What it means to be a black Saudi




Black Saudi model Faisal Falattah was raised by a single mother from the age of 2. (SUPPLIED: Instagram photo by @2o_skilled)

Faisal Falattah posing at Jeddah’s new Waterfront. (SUPPLIED: Instagram photo by @2o_skilled)



JEDDAH: The style, the looks and the pose would grace a fashion magazine anywhere in the world. Faisal Falattah, 32, is proud to be a black Saudi model, fashion designer and stylist paving the way for others to come.
Raised by a single mother from the age of two, Falattah is conscious of the fact that he was all she had, which increased his aspirations and his desire to make her proud.
Falattah admits modeling doesn’t pay well; in fact, at first he had to pay photographers to shoot him, but gradually people began to find out about him, and asked him to do photo shoots and collaborations.
Falattah is known for his stylish outfits and color coordination. In 2008, he was watching a fashion show on TV, and instinctively knew how some of the outfits could be altered and worn better. “That’s when I realized I wanted to be a fashion designer. I wanted to help people of all skin tones and shapes figure out what to wear. I wanted that to be my career and my life,” he told Arab News.
“I enjoy taking care of all aspects of a photo shoot, making sure the photographer is comfortable and knows how to showcase the image I’m portraying, one who can make the colors and fabric pop, and can shoot my skin tone. I always make sure I’m involved in all these details.

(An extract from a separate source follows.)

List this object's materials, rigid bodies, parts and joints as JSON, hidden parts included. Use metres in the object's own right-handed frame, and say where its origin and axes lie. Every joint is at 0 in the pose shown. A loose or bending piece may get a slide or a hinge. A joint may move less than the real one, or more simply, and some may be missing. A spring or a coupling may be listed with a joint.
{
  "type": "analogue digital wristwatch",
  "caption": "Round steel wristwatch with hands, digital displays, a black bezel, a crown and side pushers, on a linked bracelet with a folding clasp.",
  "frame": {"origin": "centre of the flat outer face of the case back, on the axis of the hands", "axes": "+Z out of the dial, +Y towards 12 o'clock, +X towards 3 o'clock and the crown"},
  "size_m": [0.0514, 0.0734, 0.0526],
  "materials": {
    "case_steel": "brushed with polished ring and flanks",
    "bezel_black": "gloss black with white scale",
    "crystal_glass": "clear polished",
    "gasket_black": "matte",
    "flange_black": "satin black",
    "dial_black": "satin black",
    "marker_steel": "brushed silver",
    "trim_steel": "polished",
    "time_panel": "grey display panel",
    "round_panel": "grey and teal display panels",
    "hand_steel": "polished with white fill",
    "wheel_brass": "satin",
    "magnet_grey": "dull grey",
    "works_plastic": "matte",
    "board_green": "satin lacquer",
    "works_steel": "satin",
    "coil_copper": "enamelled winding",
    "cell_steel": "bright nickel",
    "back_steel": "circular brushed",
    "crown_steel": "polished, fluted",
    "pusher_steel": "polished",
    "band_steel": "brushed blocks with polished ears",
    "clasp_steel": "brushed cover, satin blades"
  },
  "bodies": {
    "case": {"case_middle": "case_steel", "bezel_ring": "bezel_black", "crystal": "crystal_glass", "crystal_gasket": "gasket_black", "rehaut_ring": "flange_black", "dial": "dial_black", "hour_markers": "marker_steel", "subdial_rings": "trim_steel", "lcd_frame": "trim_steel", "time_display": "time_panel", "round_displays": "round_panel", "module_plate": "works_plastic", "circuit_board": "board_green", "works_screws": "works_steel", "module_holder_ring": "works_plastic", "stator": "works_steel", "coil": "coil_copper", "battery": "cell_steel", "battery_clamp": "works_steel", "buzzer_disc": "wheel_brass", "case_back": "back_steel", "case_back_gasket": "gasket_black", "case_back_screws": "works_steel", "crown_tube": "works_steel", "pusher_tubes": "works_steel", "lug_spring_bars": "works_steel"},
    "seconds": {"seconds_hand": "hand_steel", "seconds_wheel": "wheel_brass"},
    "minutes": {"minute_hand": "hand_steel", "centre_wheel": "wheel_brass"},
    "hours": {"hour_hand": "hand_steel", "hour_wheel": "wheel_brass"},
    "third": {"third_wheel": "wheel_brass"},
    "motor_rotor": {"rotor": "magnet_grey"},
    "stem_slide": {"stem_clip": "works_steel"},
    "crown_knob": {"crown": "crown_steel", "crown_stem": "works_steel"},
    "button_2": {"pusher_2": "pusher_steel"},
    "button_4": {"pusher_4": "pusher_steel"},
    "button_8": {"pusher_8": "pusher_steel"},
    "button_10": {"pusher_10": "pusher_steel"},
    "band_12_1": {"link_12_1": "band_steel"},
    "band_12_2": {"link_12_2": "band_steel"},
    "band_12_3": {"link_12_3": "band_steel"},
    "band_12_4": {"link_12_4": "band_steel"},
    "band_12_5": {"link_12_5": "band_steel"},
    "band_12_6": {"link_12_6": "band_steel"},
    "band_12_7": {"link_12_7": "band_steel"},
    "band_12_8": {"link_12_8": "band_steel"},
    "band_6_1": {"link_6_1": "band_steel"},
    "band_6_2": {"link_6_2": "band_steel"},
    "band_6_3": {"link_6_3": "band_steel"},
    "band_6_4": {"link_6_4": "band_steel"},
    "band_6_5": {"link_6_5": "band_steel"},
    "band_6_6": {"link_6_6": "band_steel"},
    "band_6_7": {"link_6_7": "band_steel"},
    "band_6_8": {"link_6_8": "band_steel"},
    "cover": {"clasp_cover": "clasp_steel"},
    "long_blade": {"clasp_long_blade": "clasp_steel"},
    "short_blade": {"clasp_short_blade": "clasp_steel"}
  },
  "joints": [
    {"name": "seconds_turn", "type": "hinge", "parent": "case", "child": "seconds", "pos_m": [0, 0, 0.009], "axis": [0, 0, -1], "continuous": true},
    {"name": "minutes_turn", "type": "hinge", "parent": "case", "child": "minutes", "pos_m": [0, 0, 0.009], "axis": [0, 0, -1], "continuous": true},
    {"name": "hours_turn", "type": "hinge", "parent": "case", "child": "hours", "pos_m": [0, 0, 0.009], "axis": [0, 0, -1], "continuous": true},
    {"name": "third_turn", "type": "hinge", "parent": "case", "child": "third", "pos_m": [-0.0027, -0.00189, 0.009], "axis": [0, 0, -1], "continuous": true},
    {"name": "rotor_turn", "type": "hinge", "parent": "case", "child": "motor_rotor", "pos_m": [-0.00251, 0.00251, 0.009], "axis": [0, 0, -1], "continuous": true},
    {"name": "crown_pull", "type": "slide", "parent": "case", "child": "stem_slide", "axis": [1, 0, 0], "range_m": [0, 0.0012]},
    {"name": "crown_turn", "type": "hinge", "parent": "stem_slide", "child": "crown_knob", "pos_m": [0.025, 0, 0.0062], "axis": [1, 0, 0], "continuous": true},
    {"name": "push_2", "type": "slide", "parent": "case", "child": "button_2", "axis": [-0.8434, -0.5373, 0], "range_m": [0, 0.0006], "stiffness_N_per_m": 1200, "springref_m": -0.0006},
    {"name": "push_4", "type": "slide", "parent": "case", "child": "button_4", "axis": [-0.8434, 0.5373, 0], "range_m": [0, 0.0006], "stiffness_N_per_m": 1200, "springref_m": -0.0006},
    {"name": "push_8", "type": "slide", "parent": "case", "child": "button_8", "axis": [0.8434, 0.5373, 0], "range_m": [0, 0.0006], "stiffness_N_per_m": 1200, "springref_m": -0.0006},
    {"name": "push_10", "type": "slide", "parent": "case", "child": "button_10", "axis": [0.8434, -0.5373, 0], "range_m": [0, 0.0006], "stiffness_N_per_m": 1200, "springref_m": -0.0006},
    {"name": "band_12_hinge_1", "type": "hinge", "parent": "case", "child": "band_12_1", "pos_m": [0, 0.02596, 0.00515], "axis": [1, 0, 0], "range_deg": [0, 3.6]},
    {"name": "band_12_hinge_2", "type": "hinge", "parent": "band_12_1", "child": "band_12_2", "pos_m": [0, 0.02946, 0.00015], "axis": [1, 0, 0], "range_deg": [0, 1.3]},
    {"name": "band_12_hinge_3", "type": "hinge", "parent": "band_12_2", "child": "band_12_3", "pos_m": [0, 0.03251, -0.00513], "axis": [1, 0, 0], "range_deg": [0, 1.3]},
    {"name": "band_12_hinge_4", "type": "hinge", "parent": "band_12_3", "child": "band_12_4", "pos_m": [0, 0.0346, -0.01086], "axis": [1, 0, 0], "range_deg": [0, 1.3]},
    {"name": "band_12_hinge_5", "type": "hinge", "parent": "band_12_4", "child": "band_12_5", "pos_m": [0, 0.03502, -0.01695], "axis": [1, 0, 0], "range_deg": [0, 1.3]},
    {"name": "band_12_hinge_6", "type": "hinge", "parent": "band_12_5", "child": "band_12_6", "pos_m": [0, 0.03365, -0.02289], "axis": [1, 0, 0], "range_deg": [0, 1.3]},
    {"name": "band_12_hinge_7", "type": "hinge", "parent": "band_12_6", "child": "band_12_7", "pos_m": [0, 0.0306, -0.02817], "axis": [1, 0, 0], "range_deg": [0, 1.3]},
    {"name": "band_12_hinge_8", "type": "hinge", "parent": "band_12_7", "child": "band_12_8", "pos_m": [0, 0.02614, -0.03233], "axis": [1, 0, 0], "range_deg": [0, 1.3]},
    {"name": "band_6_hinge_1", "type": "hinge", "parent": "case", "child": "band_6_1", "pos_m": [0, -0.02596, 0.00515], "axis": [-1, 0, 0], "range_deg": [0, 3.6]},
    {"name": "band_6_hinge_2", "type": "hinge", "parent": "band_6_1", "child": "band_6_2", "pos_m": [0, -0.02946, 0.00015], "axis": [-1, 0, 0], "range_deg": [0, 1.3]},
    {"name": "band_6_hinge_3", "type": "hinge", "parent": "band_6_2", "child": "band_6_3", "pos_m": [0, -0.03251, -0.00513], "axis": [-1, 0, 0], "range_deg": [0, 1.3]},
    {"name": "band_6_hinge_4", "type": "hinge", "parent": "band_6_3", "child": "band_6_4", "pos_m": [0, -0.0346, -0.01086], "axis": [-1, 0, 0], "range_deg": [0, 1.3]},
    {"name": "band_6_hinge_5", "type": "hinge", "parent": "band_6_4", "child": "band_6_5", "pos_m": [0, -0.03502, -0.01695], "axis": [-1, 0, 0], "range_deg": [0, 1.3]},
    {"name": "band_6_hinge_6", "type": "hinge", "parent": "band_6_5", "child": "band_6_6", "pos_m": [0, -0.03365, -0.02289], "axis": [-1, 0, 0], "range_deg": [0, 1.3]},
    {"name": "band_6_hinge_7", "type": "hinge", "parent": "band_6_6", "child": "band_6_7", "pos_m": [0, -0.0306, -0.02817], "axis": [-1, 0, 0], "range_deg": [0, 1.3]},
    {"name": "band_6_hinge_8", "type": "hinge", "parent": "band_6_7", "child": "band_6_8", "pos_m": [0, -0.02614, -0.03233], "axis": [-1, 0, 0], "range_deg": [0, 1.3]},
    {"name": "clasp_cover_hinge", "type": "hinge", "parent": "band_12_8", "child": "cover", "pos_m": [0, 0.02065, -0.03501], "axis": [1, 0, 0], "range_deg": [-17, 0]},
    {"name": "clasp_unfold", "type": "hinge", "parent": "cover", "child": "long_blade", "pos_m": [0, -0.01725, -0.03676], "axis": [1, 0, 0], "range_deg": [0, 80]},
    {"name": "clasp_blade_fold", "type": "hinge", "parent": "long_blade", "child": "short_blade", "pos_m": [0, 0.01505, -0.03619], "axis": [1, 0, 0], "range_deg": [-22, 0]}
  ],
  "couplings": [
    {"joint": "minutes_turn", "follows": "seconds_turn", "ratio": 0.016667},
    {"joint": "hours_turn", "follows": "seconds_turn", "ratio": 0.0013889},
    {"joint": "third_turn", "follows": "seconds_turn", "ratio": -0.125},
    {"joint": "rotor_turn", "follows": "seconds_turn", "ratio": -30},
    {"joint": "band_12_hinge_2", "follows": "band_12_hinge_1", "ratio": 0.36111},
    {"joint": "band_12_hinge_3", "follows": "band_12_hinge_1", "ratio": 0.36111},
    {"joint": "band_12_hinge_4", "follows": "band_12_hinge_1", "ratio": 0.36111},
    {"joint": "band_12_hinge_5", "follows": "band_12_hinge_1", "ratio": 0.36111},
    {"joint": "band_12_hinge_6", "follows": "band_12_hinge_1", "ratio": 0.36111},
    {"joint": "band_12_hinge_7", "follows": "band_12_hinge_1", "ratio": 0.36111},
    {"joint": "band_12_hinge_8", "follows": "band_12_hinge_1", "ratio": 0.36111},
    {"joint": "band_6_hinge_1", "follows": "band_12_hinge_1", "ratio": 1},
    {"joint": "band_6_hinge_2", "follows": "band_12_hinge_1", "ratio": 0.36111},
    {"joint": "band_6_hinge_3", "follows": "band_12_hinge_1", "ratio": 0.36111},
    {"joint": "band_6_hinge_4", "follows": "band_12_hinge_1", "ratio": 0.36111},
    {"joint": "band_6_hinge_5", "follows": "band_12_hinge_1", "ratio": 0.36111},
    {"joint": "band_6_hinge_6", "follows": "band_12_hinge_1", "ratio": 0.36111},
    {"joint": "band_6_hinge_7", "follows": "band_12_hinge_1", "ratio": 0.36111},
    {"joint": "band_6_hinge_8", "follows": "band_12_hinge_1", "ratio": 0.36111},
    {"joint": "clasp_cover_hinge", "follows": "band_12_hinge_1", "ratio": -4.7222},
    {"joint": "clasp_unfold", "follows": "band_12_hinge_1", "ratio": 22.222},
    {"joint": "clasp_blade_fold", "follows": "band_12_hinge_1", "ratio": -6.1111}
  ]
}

“There’s a misconception about photography; it’s not a one-man show. Photographers must be good at guiding models, but a model’s body language and expertise are also as important.”
Falattah has worked with distinguished photographers, including Cameron Mackey in Los Angeles. They shared a chemistry, and she told Falattah he was born to model. He also worked with rising Saudi photographer Talal Afandi, who shares a close bond with him and encouraged him to pursue modeling as a career.

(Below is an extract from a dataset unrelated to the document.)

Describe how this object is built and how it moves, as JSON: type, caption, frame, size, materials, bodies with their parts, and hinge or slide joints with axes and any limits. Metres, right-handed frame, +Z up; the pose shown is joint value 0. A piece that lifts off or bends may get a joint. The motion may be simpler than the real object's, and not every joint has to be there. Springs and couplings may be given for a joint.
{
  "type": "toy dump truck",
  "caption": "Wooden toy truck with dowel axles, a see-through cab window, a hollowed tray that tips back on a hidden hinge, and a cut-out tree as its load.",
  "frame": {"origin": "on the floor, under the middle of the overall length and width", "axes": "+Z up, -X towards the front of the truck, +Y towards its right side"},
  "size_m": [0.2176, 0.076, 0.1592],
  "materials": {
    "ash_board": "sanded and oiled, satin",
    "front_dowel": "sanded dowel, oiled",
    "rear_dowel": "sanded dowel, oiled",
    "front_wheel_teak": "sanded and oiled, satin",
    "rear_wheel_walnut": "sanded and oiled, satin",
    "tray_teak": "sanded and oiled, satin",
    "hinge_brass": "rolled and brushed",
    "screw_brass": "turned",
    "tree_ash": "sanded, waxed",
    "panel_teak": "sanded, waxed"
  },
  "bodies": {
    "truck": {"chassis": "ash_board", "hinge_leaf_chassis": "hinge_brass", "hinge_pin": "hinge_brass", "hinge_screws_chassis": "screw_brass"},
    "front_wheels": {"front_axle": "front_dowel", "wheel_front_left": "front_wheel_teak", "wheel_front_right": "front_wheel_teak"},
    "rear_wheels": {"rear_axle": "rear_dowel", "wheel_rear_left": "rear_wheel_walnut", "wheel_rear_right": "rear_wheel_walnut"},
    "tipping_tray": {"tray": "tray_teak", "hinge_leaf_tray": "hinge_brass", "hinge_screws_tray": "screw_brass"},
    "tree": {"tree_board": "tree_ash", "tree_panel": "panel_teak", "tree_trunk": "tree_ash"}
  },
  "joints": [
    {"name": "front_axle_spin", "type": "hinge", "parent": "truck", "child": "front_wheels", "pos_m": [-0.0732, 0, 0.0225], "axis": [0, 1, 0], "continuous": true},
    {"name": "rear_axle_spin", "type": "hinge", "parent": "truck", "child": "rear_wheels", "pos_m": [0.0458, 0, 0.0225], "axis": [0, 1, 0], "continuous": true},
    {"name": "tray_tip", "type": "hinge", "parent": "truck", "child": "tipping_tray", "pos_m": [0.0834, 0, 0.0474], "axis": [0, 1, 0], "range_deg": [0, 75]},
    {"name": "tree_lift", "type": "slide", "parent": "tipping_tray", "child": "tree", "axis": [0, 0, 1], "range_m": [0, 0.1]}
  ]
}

When not modeling, Falattah works as a housing supervisor at King Faisal Specialist Hospital, while studying for a degree in Business Administration at King Abdulaziz University.
Falattah dealt with discrimination while growing up in Jeddah. “I did face some comments when I was at school, but I learned to filter them out, as well as jabs at my masculinity. I grew more confident and changed the way I carried myself as I met more people and got out of my shell.